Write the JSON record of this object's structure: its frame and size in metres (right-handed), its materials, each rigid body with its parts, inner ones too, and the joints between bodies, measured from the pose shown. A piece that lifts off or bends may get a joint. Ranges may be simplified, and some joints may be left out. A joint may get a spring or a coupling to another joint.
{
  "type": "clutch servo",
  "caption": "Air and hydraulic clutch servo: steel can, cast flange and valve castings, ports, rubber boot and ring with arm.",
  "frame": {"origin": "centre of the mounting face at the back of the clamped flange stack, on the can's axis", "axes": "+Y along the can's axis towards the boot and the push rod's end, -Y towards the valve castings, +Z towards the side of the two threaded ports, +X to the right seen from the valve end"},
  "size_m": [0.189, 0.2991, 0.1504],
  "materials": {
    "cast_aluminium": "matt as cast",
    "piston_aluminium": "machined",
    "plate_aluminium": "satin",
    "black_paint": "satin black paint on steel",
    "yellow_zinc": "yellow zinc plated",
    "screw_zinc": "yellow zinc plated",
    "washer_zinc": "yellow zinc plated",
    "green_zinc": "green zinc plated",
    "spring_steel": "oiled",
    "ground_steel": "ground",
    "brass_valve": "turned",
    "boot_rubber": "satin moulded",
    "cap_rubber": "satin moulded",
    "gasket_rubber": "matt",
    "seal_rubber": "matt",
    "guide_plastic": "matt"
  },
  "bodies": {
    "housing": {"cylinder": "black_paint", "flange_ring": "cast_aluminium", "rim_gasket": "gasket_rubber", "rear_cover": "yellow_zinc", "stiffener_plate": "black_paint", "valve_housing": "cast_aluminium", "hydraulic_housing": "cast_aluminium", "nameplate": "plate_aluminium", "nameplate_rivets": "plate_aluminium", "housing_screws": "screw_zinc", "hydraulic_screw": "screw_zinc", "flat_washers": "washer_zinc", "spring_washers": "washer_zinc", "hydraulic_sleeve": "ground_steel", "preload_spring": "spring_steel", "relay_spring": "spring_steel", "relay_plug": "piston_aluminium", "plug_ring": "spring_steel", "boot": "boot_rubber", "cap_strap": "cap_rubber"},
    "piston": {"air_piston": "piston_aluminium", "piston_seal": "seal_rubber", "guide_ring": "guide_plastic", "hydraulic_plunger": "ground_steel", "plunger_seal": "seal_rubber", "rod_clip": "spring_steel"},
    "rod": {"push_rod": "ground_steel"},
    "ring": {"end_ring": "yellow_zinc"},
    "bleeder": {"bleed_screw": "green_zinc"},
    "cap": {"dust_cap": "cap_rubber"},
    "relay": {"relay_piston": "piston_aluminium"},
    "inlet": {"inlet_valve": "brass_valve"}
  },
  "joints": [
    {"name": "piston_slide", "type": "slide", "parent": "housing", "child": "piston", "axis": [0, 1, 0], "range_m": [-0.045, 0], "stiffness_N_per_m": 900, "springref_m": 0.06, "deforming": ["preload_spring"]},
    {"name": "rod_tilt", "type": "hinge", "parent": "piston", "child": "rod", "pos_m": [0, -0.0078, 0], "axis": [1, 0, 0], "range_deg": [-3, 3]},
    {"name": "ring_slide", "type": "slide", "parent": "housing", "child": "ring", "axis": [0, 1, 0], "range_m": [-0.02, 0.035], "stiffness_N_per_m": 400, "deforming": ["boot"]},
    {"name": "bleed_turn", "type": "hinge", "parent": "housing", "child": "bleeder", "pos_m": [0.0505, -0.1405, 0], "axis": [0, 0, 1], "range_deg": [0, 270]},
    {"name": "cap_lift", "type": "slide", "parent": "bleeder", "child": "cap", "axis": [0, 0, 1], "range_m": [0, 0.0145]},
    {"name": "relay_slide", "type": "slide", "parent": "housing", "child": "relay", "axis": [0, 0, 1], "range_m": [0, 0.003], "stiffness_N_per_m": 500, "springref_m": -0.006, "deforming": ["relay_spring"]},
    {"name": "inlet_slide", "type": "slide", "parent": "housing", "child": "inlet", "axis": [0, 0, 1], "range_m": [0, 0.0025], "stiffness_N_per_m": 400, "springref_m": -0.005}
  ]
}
────
• _Problem requirements_
Write every line of the material above again, exactly.

• _Solution to this problem_
Write the JSON record of this object's structure: its frame and size in metres (right-handed), its materials, each rigid body with its parts, inner ones too, and the joints between bodies, measured from the pose shown. A piece that lifts off or bends may get a joint. Ranges may be simplified, and some joints may be left out. A joint may get a spring or a coupling to another joint.
{
  "type": "clutch servo",
  "caption": "Air and hydraulic clutch servo: steel can, cast flange and valve castings, ports, rubber boot and ring with arm.",
  "frame": {"origin": "centre of the mounting face at the back of the clamped flange stack, on the can's axis", "axes": "+Y along the can's axis towards the boot and the push rod's end, -Y towards the valve castings, +Z towards the side of the two threaded ports, +X to the right seen from the valve end"},
  "size_m": [0.189, 0.2991, 0.1504],
  "materials": {
    "cast_aluminium": "matt as cast",
    "piston_aluminium": "machined",
    "plate_aluminium": "satin",
    "black_paint": "satin black paint on steel",
    "yellow_zinc": "yellow zinc plated",
    "screw_zinc": "yellow zinc plated",
    "washer_zinc": "yellow zinc plated",
    "green_zinc": "green zinc plated",
    "spring_steel": "oiled",
    "ground_steel": "ground",
    "brass_valve": "turned",
    "boot_rubber": "satin moulded",
    "cap_rubber": "satin moulded",
    "gasket_rubber": "matt",
    "seal_rubber": "matt",
    "guide_plastic": "matt"
  },
  "bodies": {
    "housing": {"cylinder": "black_paint", "flange_ring": "cast_aluminium", "rim_gasket": "gasket_rubber", "rear_cover": "yellow_zinc", "stiffener_plate": "black_paint", "valve_housing": "cast_aluminium", "hydraulic_housing": "cast_aluminium", "nameplate": "plate_aluminium", "nameplate_rivets": "plate_aluminium", "housing_screws": "screw_zinc", "hydraulic_screw": "screw_zinc", "flat_washers": "washer_zinc", "spring_washers": "washer_zinc", "hydraulic_sleeve": "ground_steel", "preload_spring": "spring_steel", "relay_spring": "spring_steel", "relay_plug": "piston_aluminium", "plug_ring": "spring_steel", "boot": "boot_rubber", "cap_strap": "cap_rubber"},
    "piston": {"air_piston": "piston_aluminium", "piston_seal": "seal_rubber", "guide_ring": "guide_plastic", "hydraulic_plunger": "ground_steel", "plunger_seal": "seal_rubber", "rod_clip": "spring_steel"},
    "rod": {"push_rod": "ground_steel"},
    "ring": {"end_ring": "yellow_zinc"},
    "bleeder": {"bleed_screw": "green_zinc"},
    "cap": {"dust_cap": "cap_rubber"},
    "relay": {"relay_piston": "piston_aluminium"},
    "inlet": {"inlet_valve": "brass_valve"}
  },
  "joints": [
    {"name": "piston_slide", "type": "slide", "parent": "housing", "child": "piston", "axis": [0, 1, 0], "range_m": [-0.045, 0], "stiffness_N_per_m": 900, "springref_m": 0.06, "deforming": ["preload_spring"]},
    {"name": "rod_tilt", "type": "hinge", "parent": "piston", "child": "rod", "pos_m": [0, -0.0078, 0], "axis": [1, 0, 0], "range_deg": [-3, 3]},
    {"name": "ring_slide", "type": "slide", "parent": "housing", "child": "ring", "axis": [0, 1, 0], "range_m": [-0.02, 0.035], "stiffness_N_per_m": 400, "deforming": ["boot"]},
    {"name": "bleed_turn", "type": "hinge", "parent": "housing", "child": "bleeder", "pos_m": [0.0505, -0.1405, 0], "axis": [0, 0, 1], "range_deg": [0, 270]},
    {"name": "cap_lift", "type": "slide", "parent": "bleeder", "child": "cap", "axis": [0, 0, 1], "range_m": [0, 0.0145]},
    {"name": "relay_slide", "type": "slide", "parent": "housing", "child": "relay", "axis": [0, 0, 1], "range_m": [0, 0.003], "stiffness_N_per_m": 500, "springref_m": -0.006, "deforming": ["relay_spring"]},
    {"name": "inlet_slide", "type": "slide", "parent": "housing", "child": "inlet", "axis": [0, 0, 1], "range_m": [0, 0.0025], "stiffness_N_per_m": 400, "springref_m": -0.005}
  ]
}